If the range is changed from zero to 999 (returning 1,000 records), the logical read count from STATISTICS IO is 95 (PK) versus 24 (INCLUDE).
The lesson? When querying for a range of rows, the optimizer will pick the INCLUDE index regardless of the size of the range.
List Queries (WHERE ... IN ...)
If the query was changed from
WHERE PersonID = @personID
WHERE PersonID IN (@personID)
the optimizer continued to use the clustered PK when there was just one record in the list. If I forced the INCLUDE index, the statistics and plans matched exactly (except the index used).
As soon as I added a second entry to the list, the optimizer chose the INCLUDE index instead of the clustered index. This remained true as the list grew. When I grew the list to 270 entries (1, 101, 201, ...), the statistics looked like this:
Clustered Index: Scan count 0, logical reads 1532, physical reads 1, read-ahead reads 279, lob logical reads 0, lob physical reads 0, lob read-ahead reads 0. INCLUDE Index: Scan count 0, logical reads 1372, physical reads 1, read-ahead reads 270, lob logical reads 0, lob physical reads 0, lob read-ahead reads 0.
This is not a huge win, but it is a definite improvement. Called enough times, this could be significant.
Create Multiple Indexes With the Same Keys and Different INCLUDEs?
What if you had a static table of reference data with a cluster on ColID and three different frequently-called queries that return four columns each, none of which overlaps?

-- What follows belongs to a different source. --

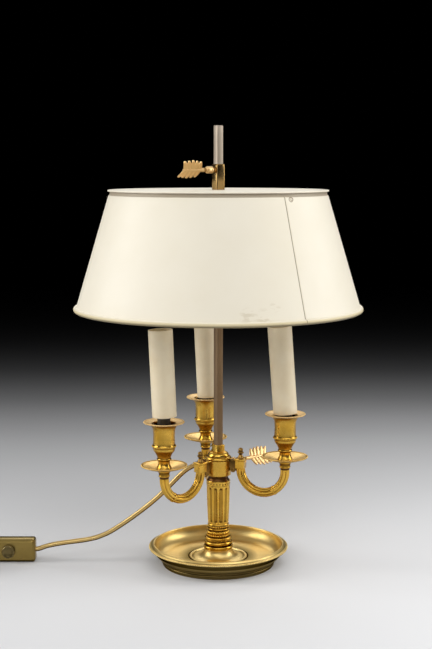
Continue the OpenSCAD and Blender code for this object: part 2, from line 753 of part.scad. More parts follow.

Since this is reference data, you should consider covering each of these queries. The question is, do you cover all three queries with one index on ColID that INCLUDEs all nine columns, or do you create three separate columns on ColID that INCLUDE only three of the columns (one to cover each query)?
Remember that one of the benefits of using a non-clustered index with INCLUDEs is that more index entries will fit on a single page. You will have to consider the cost of multiple indexes against the benefits of having lighter-weight indexes. Either choice is reasonable, but both should be considered.